Mugabe 'brokering deal to stand down'
Zimbabwe’s president Robert Mugabe is considering standing down after 28 years of rule, it emerged tonight.
His advisers were holding talks with main opposition leader Morgan Tvsangarai, according to a businessman close to the state electoral commission and a lawyer close to the opposition.
And the BBC reported from inside the country that Mugabe was also in talks with military chiefs and opposition politicians, chaired by South Africa’s president Thabo Mbeki.
Talks were still continuing, with no deal signed, according to the reports.
If Mugabe does agree to stand down he is expected to make the announcement in a TV address to the nation.
The businessman source said Mugabe, who has gone from independence hero to accused despot over the course of his rule, has been told he is far behind Mr Tsvangirai in preliminary results from Saturday’s presidential elections. Mugabe was told there could be an uprising if he were declared the winner, the businessman said. No official results have yet been issued in the presidential ballot.
Mugabe’s and Mr Tsvangirai’s advisers were discussing a “transitional arrangement,” the lawyer said. Both sources spoke on condition they were not identified.
Several diplomats said they had heard similar reports but could not corroborate the information.
Mr Tsvangirai today repeatedly postponed a promised first public statement since the elections.
Zimbabwe’s security chiefs have told the Electoral Commission to issue results portraying a close race, to prevent celebrations that could ignite violence with rival party militants, the businessman said. The opposition already has claimed victory in the elections that hinged on the destruction of the economy with people suffering to survive inflation soaring beyond 100,000%.
The commission has released results for 142 of the 210 parliamentary seats also up in the election. They give Mr Tsvangirai’s Movement for Democratic Change 72 seats, including five for a breakaway faction, to 70 for Mugabe’s ruling party.
Political analyst John Makumbe said he had learned from military sources that they would respect the results of the elections.
That would indicate a change of heart – security chiefs the day before the elections warned they would not serve anybody but Mugabe and would not tolerate an opposition victory.
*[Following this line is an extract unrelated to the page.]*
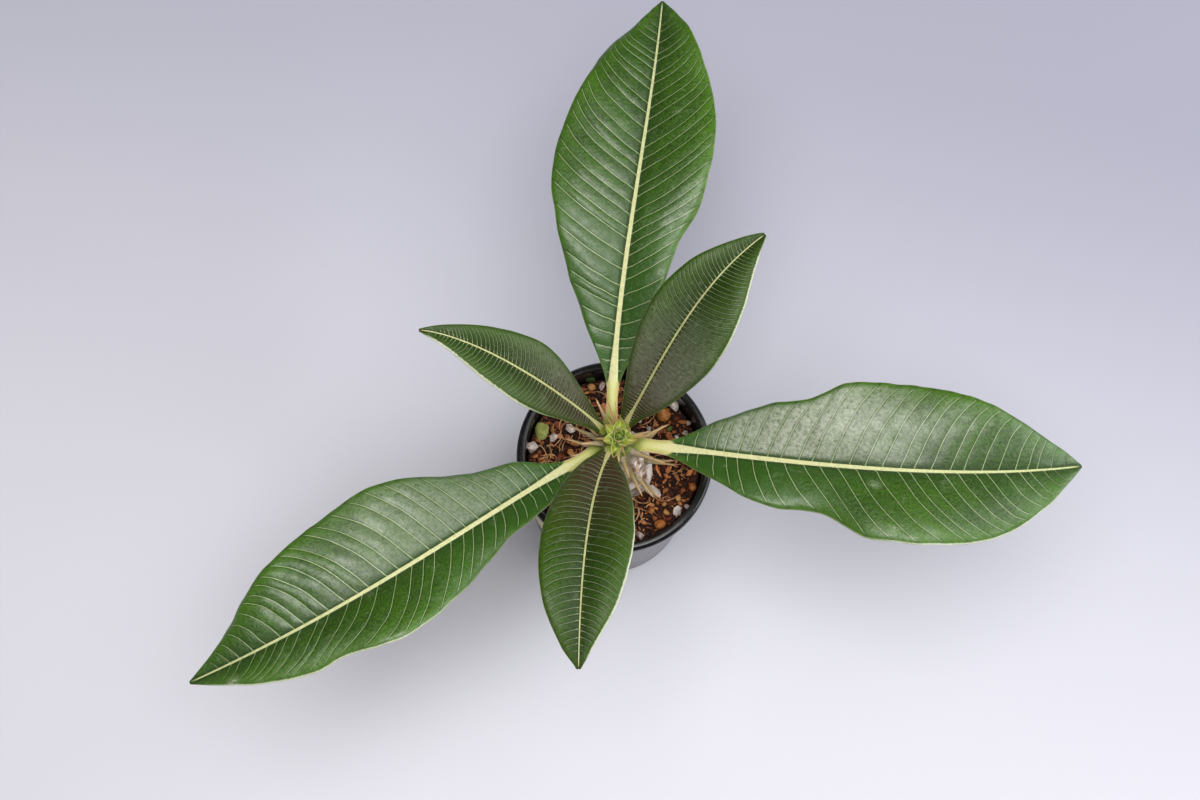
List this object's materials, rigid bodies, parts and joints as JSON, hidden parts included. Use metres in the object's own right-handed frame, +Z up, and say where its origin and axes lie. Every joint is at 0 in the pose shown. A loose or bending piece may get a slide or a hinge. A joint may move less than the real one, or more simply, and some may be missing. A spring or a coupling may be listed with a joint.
{
  "type": "potted pachypodium baronii",
  "caption": "Young pachypodium succulent with a spiny swollen stem, long quilted green leaves and a growing tip, standing in gritty soil in a round black nursery pot.",
  "frame": {"origin": "centre of the pot's underside, on the surface it stands on", "axes": "+Z up; +X towards the tip of the full-grown leaf on the picture's right; +Y towards the leaf at the picture's top"},
  "size_m": [0.2958, 0.2708, 0.1659],
  "materials": {
    "pot_plastic": "moulded black plastic with a satin rim",
    "label_paper": "matt pale yellow paper, bare",
    "soil_mix": "bark crumbs, pumice and baked clay grains",
    "stem_bark": "papery silver-grey skin with straw-coloured spines",
    "tip_green": "fresh soft green with orange-brown points",
    "leaf_green": "waxy deep green with pale veins and midrib",
    "leaf_olive": "waxy olive green with pale veins and midrib"
  },
  "bodies": {
    "root": {"pot": "pot_plastic", "pot_label": "label_paper", "soil": "soil_mix", "stem": "stem_bark", "growing_tip": "tip_green", "leaf_back": "leaf_green", "leaf_right": "leaf_green", "leaf_left": "leaf_green", "leaf_young_left": "leaf_olive", "leaf_young_front": "leaf_olive", "leaf_young_back": "leaf_olive"}
  },
  "joints": []
}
Martin Rupiya, a military analyst at South Africa’s Institute for Strategic Studies and a former lieutenant-colonel in the Zimbabwe army, said he had heard of the military’s involvement in negotiations for Mugabe to step down.
The election result “has compelled the military, the hawkish wing and the other moderate, to begin to reconsider accommodating the opposition,” he said. “Because of the nature of the wins they have been forced to reassess.”
Mr Tsvangirai has vowed not to enter an alliance with Mugabe but has said previously that he is ready to negotiate an exit package. He also has said that Mugabe should be tried for human rights abuses, possibly in an international court.
It appeared Mugabe was persuaded into talks by the possibility of a run-off in the presidential race, which the businessman said he would find too demeaning.
Yesterday the independent Zimbabwe Election Support Network said that according to its random representative sample of polling stations across the country, Tsvangirai won just over 49% of the vote. A presidential candidate needs at least 50% plus one vote to avoid a run-off.
A run-off would have to be held within 21 days, leaving it close to the 28th anniversary of independence on April 18, 1980. Mugabe, who led a guerrilla movement that fought a seven-year war to end white minority rule, regards the anniversary as a potent symbol of his rule.
Mugabe will also have to weigh the concerns of those who have profited from his patronage, a group that includes top military leaders, officials in his ZANU-PF part and business people. They receive mining concessions, construction contracts and preferential licenses to run transport companies and other businesses.
Marwick Khumalo, head of the Pan-African Parliament observer mission, told South African radio Tuesday that leading members of Mugabe’s party were contemplating defeat with trepidation.
“I was talking to some of the bigwigs in the ruling party and they also are concerned about the possibility of a change of guard,” Mr Khumalo said. “ZANU-PF has actually been institutionalised in the lives of Zimbabweans, so it is not easy for anyone within the sphere of the ruling party to accept that ’Maybe we might be defeated or might have been defeated.”’
At independence, Mugabe was hailed for his policies of racial reconciliation and development that brought education and health to millions who had been denied those services under colonial rule. Zimbabwe’s economy thrived on exports of food, minerals and tobacco.
The unravelling began when Mugabe ordered the often-violent seizures of white-owned commercial farms, ostensibly to return them to the landless black majority. Instead, Mugabe replaced a white elite with a black one, giving the farms to relatives, friends and cronies who allowed cultivated fields to be taken over by weeds.
Today, a third of the population depends on imported food handouts. Another third has fled the country as economic and political refugees and 80% is jobless. Life expectancy has fallen from 60 to 35 years and shortages of food, medicine, water, electricity and fuel are chronic.